While “factorialize” is far from being a real word, this is a real challenge. The task is this: given an integer, return the factorial of that integer. For example, factorialize(5) should return 5 * 4 * 3 * 2 * 1 which equals 120.

This challenge (from the Free Code Camp “Basic Algorithm Scripting” tasks) can be done in numerous ways, and I’m sure there’s a better way to do it, but I’ll provide two solutions I thought of for you here.

The first solution I’ll provide was created by yours truly a couple of months ago when I was first learning to code.

Solution 1

function factorialize(num) {
  var product = num;

  if(num === 0){
    return 1;
  }
  else{
    while (num > 1){
      product *= num - 1;
      num = num - 1;
    }
  }

  return product;
}

Let’s make this better.
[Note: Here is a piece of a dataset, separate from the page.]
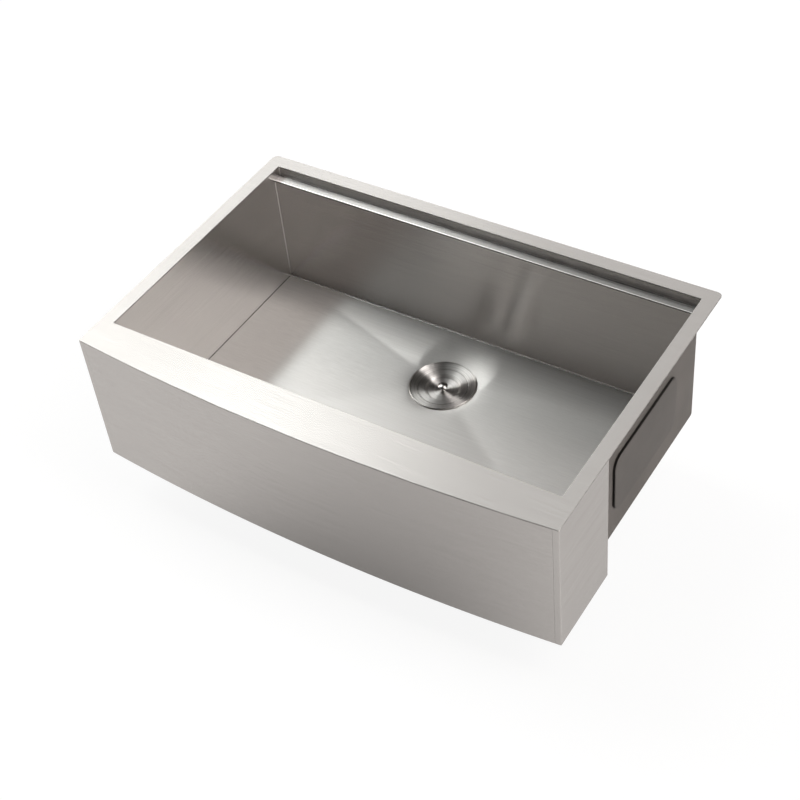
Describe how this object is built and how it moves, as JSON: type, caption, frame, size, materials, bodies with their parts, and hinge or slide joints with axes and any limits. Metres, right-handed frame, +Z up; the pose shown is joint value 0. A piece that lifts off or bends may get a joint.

First of all, there’s no reason to arrive at the factorial by counting down (5 * 4 * 3 * 2 * 1). I can more easily get the correct answer by counting up. Second of all, there’s no need to update two variables, product and num. One good thing about this solution, however, is that it establishes a base case (if num is 0, return 1). The base case is very important. Okay, onwards.

Solution 2 (Going up!)

function factorialize(num){
  var product = 1;
  for(var i = 1; i <= num; i++){
    product *= i;
  }
  return product;
}

Much better. Let’s review: base case is handled implicitly (product is initially set to 1 and the code in the for loop will be skipped since i = 1 already satisfies the break condition i <= num), the handy *= operator appears once again. This operator is very cool: it multiplies two numbers (left side and right side of the operator), and assigns the result to the left side (product in this case). Finally, we return product and we’re done!

I keep accidentally ending sentences with semicolons instead of periods. What’s happening to me…